Key Metrics to Track
- Revenue per project: Are you doing fewer jobs at higher margins, or many small jobs? Track this quarterly.
- Revenue per hour (you): Divide your annual revenue by hours worked. Target $75–$125 per hour as you scale.
- Crew utilization: What percentage of available hours are billable? Aim for 75%+. The rest covers estimating, admin, and downtime.
- Customer acquisition cost: What does it cost to land a new job? Track marketing spend divided by number of projects.
- Project cycle time: From signed contract to final walkthrough. Faster cycles mean more jobs per year and happier clients.
- Rework and warranty claims: Track as a percentage of project cost. Above 2%, something is wrong with quality or expectations.
- Client satisfaction score: Post-job survey or review tracking. Below 4.5 stars, your referral engine will slow.
- Average project size: Are projects growing or shrinking? Track to ensure you’re not gradually taking smaller, lower-margin work.
Common Scaling Mistakes
- Hiring before you’re truly full. You hire a crew member, but you’re only at 60% capacity. Payroll eats your margin and kills profitability for a year.
- Delegating estimating before processes are documented. Your new PM estimates differently, and your margins collapse on their jobs.

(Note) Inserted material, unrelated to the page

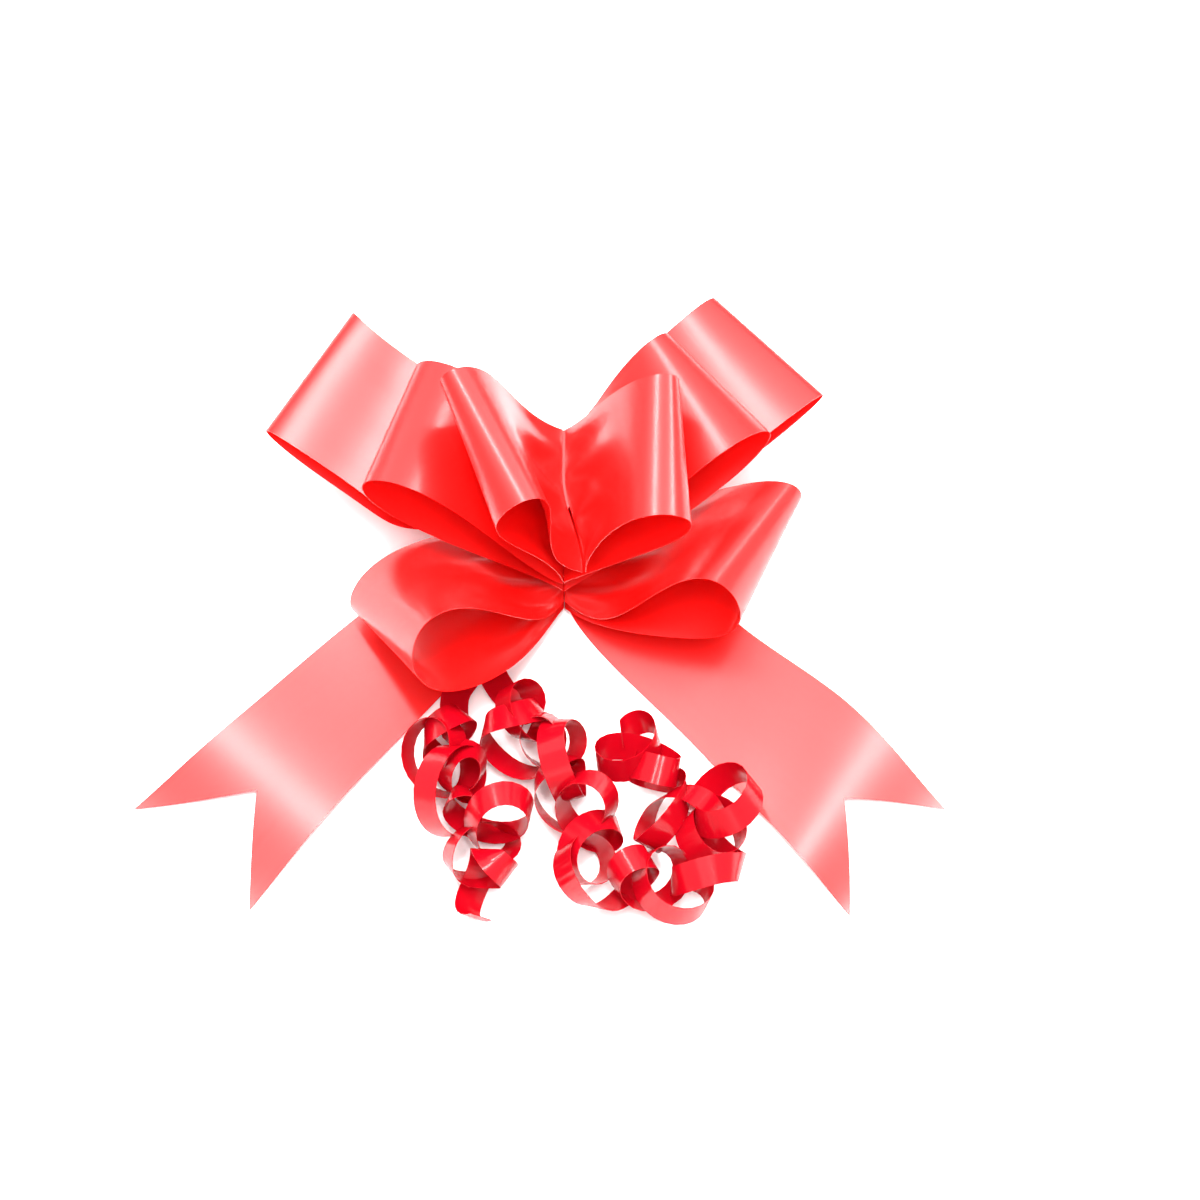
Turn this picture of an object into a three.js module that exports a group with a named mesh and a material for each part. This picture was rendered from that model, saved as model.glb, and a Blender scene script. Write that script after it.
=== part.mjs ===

- Skipping the project manager hire and going straight to a trade hire. You’re still the bottleneck on scheduling and client calls.
- Taking on work outside your system. A $50,000 kitchen remodel that requires a different timeline and crew mix derails your bathroom-focused operation.
- Hiring friends or family without clear job descriptions or performance expectations. Personal relationships make firing impossible when someone isn’t working out.
- Losing quality control because you trust your team too much. You stop spot-checking work, and a bad install damages your reputation before you know it.
- Growing too fast without raising prices. You add people, margins drop, and you’re busier but not more profitable.
- Not tracking metrics. You hire, you’re busier, but you don’t know if you’re actually making more money or just working harder.